Nepal could be one of their target destinations if it meets their need for adventurous and relaxing activities as well as religious/spiritual needs. This category of visitors is equally eager to climb mountains, raft, sight-see, trek, watch birds and strange animal in jungle safaris. Who gets involved in what depends on their functional limitations, interests and aptitudes alongside the kind of accessible environment/facilities in place.
Many PWDs and physically frail persons visit Nepal of their own desire, despite the obstacles. Many set records and stun the world. Erik Weihenmayer from Denver, Colorado became the first blind person to scale the tallest mountain in the world on May 25, 2001; Tom Whittaker, an amputee, became the first person with disability to climb Mount Everest on May 7, 1998.
Sadly Nepal has been unable to tap this segment of tourists; government policies and program are silent on promoting accessible tourism. The stunning achievements of persons with functional limitation in Nepal drew the attention of the world. But it seems they hardly managed to get the attention of Nepali authorities and stakeholders.
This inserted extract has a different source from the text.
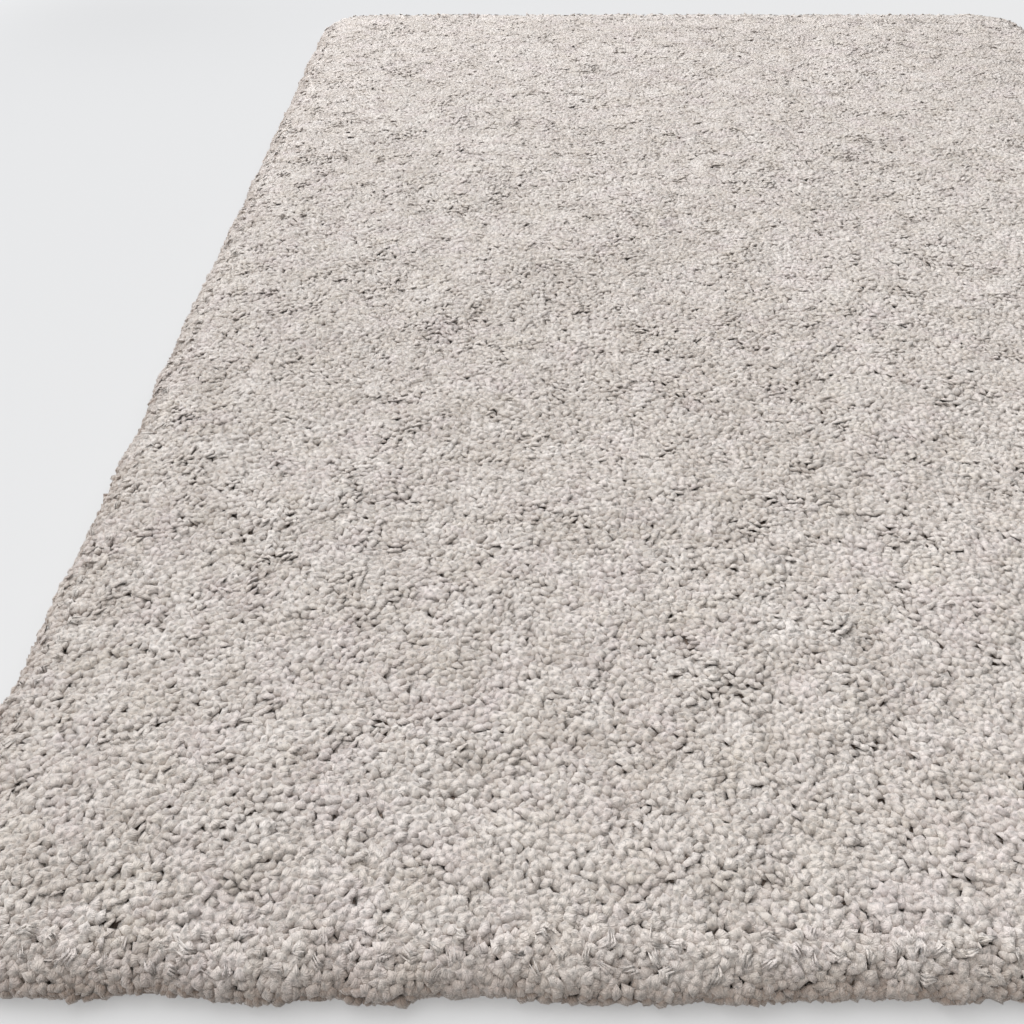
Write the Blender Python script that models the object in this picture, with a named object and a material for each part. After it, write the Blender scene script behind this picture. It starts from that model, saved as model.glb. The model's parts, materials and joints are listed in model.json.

If these remarkable achievements are honored, Nepal might unveil special arrangements for potential travelers with functional limitations.
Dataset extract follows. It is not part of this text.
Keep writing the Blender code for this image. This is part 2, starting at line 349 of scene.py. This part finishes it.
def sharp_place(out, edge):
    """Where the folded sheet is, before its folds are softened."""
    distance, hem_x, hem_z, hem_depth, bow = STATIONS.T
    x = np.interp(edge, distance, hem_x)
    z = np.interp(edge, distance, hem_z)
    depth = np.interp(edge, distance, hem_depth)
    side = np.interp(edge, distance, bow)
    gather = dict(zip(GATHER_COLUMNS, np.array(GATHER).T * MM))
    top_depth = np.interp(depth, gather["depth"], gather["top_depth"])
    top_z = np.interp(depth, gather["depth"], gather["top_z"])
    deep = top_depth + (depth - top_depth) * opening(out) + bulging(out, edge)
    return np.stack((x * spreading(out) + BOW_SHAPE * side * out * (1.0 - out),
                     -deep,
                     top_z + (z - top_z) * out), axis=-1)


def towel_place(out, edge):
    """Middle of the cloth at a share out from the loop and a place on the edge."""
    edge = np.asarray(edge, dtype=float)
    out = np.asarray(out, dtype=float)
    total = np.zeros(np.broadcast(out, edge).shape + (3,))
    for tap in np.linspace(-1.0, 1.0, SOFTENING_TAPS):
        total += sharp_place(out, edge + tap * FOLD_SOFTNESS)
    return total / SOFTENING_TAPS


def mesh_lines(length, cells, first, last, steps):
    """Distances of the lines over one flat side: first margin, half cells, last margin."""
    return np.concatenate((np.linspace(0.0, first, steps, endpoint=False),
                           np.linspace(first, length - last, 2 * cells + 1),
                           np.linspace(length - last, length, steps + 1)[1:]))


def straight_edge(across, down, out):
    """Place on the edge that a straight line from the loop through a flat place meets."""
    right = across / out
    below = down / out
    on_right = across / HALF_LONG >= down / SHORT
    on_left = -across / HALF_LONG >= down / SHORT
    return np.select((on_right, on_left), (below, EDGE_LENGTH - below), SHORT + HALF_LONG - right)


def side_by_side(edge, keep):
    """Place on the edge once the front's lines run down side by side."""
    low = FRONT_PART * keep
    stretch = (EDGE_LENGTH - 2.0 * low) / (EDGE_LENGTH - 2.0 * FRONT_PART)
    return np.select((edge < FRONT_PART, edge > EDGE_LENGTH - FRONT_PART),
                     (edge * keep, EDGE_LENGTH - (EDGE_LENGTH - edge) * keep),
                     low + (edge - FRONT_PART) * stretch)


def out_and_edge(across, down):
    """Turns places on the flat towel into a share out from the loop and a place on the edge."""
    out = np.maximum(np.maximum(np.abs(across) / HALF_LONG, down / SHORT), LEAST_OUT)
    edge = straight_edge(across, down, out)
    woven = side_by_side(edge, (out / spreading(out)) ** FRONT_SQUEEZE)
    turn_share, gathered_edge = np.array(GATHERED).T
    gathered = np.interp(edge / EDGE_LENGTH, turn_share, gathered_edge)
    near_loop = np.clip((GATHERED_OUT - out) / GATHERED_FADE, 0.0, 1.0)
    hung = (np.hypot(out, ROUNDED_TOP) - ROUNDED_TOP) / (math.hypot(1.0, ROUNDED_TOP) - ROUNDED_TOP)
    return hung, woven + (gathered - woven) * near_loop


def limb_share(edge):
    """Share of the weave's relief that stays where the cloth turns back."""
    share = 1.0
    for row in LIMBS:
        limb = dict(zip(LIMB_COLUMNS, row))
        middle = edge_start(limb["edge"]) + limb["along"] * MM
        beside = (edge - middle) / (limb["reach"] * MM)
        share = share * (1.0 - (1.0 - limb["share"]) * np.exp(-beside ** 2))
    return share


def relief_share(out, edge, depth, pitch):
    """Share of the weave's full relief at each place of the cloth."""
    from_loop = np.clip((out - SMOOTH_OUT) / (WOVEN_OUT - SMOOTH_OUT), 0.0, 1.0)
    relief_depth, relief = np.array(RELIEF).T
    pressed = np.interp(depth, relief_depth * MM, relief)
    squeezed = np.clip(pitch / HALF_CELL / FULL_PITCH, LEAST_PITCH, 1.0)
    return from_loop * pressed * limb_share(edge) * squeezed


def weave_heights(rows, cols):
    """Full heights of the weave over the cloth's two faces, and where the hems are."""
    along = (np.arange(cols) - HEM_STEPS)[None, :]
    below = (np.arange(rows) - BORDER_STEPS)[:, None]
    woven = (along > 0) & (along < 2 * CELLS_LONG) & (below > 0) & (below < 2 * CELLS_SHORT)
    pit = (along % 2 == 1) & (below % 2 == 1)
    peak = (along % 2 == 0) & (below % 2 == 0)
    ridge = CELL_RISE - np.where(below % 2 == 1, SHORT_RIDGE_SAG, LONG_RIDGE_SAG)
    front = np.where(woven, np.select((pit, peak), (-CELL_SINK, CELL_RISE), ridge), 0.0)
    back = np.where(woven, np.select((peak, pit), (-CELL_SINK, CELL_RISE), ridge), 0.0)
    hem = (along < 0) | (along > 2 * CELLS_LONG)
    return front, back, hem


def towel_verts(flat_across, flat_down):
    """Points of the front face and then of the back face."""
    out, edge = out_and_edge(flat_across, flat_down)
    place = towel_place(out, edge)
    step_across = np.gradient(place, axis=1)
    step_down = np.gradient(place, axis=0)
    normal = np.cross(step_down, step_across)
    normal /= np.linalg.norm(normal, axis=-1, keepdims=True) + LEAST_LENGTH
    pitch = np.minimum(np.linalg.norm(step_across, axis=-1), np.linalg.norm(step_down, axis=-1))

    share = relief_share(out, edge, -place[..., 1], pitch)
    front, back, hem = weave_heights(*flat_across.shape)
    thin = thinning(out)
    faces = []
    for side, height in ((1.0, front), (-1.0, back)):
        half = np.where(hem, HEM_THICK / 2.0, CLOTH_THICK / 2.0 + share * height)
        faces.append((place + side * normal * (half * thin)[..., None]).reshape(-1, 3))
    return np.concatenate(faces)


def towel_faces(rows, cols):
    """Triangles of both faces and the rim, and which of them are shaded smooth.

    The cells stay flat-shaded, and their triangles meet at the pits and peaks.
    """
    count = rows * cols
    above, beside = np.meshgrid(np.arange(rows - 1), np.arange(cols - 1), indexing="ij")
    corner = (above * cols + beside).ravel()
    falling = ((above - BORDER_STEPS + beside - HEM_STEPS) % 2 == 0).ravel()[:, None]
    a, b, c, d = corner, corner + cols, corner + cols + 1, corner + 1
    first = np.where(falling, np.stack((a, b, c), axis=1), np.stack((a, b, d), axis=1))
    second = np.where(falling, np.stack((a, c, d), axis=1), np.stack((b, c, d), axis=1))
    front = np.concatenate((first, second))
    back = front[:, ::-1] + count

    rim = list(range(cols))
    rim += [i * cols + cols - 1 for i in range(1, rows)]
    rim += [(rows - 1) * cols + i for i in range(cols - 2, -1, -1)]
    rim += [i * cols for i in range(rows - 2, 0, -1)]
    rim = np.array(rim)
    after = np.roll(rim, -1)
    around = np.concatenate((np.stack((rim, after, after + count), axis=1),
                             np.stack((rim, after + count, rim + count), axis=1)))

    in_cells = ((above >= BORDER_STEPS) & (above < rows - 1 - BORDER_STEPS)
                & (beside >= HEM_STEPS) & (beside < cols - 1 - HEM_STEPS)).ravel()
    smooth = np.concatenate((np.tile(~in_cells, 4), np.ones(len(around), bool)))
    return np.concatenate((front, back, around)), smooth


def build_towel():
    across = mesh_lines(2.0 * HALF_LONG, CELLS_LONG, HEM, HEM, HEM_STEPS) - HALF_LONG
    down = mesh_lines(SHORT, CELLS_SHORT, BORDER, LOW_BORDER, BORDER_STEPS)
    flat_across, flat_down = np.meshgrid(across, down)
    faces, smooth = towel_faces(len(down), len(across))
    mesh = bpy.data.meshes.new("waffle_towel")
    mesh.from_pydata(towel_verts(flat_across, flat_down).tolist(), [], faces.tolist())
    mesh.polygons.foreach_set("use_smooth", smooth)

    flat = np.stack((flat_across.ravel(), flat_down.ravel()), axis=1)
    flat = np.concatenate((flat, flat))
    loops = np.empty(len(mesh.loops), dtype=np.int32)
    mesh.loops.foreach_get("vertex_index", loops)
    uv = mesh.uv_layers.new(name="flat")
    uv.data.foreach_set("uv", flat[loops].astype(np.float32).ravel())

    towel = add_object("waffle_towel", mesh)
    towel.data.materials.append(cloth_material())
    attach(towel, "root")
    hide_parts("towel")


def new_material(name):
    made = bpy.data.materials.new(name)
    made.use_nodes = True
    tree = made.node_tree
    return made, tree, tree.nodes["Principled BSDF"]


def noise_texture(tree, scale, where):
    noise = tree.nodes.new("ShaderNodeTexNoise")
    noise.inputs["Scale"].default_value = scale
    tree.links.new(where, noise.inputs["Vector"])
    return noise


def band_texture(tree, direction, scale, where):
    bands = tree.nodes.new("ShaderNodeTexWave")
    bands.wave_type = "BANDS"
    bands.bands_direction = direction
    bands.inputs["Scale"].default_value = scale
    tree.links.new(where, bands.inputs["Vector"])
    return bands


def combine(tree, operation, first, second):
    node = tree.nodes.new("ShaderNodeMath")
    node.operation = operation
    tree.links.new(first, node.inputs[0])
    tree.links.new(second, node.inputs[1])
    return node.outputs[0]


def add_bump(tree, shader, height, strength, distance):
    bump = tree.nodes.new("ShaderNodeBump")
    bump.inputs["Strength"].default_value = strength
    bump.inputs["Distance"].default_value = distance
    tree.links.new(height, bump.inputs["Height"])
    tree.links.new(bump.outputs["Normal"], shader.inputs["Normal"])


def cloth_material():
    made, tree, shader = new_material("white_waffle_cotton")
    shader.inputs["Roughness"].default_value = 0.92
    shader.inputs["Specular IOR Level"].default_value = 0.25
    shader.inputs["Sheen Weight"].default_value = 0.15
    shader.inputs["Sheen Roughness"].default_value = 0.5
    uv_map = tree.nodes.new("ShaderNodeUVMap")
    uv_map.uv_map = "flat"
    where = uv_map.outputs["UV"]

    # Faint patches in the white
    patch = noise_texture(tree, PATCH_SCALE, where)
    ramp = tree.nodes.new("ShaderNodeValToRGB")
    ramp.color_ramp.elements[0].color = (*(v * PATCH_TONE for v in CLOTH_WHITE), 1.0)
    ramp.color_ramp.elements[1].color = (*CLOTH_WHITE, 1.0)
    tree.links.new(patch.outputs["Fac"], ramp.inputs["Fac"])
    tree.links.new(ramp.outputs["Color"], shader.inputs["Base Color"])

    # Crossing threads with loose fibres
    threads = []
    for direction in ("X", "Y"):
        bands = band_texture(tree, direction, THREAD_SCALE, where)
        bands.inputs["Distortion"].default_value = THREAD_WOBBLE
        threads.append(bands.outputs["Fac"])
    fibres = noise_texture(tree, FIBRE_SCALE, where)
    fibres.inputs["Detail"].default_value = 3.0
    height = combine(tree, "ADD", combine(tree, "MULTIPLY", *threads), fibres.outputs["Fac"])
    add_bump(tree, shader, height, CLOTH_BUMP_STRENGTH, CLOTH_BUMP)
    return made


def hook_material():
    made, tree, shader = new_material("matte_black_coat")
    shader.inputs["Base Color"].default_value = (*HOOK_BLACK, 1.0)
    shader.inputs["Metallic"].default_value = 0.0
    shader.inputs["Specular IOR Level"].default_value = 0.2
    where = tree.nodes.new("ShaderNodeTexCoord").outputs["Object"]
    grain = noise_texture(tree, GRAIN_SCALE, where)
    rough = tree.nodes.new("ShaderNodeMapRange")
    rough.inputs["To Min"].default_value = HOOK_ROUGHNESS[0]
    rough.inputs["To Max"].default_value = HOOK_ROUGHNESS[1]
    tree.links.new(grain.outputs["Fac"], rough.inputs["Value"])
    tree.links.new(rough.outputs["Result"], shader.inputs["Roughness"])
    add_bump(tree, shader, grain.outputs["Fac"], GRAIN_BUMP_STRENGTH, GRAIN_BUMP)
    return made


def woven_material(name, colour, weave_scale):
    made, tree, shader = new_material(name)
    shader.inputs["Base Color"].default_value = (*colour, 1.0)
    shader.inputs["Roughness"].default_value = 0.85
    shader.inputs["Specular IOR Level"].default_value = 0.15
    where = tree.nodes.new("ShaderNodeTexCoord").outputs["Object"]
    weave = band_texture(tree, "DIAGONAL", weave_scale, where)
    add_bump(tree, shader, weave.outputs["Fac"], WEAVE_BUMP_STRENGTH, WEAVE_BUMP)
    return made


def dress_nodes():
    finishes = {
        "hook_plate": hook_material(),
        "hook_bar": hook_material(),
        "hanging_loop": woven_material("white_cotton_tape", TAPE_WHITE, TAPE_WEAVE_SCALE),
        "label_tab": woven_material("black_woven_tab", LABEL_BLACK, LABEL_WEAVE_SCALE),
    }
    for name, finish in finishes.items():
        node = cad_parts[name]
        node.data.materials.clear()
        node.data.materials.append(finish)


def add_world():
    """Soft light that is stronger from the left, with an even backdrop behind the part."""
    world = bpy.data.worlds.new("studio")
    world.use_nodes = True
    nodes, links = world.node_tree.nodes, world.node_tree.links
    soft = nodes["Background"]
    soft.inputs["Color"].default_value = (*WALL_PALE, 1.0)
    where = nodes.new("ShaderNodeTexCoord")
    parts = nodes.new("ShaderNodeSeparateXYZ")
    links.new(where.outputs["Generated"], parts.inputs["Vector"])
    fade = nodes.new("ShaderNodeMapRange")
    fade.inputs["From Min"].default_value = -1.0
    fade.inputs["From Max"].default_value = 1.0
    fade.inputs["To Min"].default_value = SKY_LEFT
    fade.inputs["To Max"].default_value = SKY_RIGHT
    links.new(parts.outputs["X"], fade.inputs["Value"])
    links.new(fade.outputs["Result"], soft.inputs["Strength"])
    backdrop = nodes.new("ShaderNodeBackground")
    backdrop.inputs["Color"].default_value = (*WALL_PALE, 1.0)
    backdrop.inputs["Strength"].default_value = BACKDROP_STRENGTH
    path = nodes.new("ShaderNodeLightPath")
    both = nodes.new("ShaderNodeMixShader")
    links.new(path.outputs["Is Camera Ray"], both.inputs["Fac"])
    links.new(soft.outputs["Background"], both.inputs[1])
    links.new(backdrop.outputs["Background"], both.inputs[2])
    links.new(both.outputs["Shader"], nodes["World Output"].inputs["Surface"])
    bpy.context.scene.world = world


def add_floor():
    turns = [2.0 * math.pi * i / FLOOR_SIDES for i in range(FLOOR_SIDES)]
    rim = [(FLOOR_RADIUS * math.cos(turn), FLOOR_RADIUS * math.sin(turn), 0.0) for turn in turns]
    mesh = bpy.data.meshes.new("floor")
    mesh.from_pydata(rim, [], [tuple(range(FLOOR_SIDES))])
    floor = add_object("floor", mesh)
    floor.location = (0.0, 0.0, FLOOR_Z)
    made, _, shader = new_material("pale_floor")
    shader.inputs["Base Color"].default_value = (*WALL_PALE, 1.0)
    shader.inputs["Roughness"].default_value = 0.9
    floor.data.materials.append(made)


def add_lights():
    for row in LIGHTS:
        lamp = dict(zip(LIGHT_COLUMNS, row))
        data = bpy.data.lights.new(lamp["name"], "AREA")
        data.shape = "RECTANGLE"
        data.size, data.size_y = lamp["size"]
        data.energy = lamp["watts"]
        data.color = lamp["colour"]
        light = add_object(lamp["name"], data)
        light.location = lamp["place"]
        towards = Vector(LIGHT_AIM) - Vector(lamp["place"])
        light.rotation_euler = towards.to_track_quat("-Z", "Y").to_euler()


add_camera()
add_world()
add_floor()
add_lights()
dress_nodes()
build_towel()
Moreover, Nepal is bound to adopt measures to ensure accessibility as a signatory to Article 30 of UN Convention on the rights of PWDs; and to Takayama Declaration on the development of communities for all in Asia and the Pacific 2009, which affirms the importance of accessible tourism as a means towards inclusive and sustainable economic and social development.
Accessible tourism also helps create opportunities to enhance disability rights and elderly people’s rights as tourists with similar experiences are often interested in helping people in poverty, on one hand, and on the other, they might get involved in the tourist trade themselves.
Accessible/inclusive tourism is not a big deal if there is determination. Of course, in the long run, the country will have to embark on making whole of the travel and hospitality industry barrier-free for visitors with access needs. Nepal can start by making certain segments of the travel and hospitality services accessible for both domestic and external visitors with functional limitation.
The government should have clear strategy and direction for accessible tourism. Nepal Tourism Board, the government authority responsible for tourism development in the country, could take this noble initiative. Other organizations like Nepal Association of Tour and Travel Agents (NATTA), Trekking Agencies’ Association of Nepal (TAAN) and Hotel Association Nepal (HAN) too should be involved.
Minimum training on related subjects for tour and travel operators, identifying destination for the PWDs and senior tourists, and addressing their accessibility needs will be a right start. Likewise, new tourist spots can be designed. For Nepal will not have the right to call itself a tourist country so long as it continues to ignore domestic and foreign visitors with access needs. The government must also not be excused for overlooking footpaths needs of PWDs and physically frail in its recent road widening campaign.
All these measures will go a long way towards promoting inclusive tourism in the country.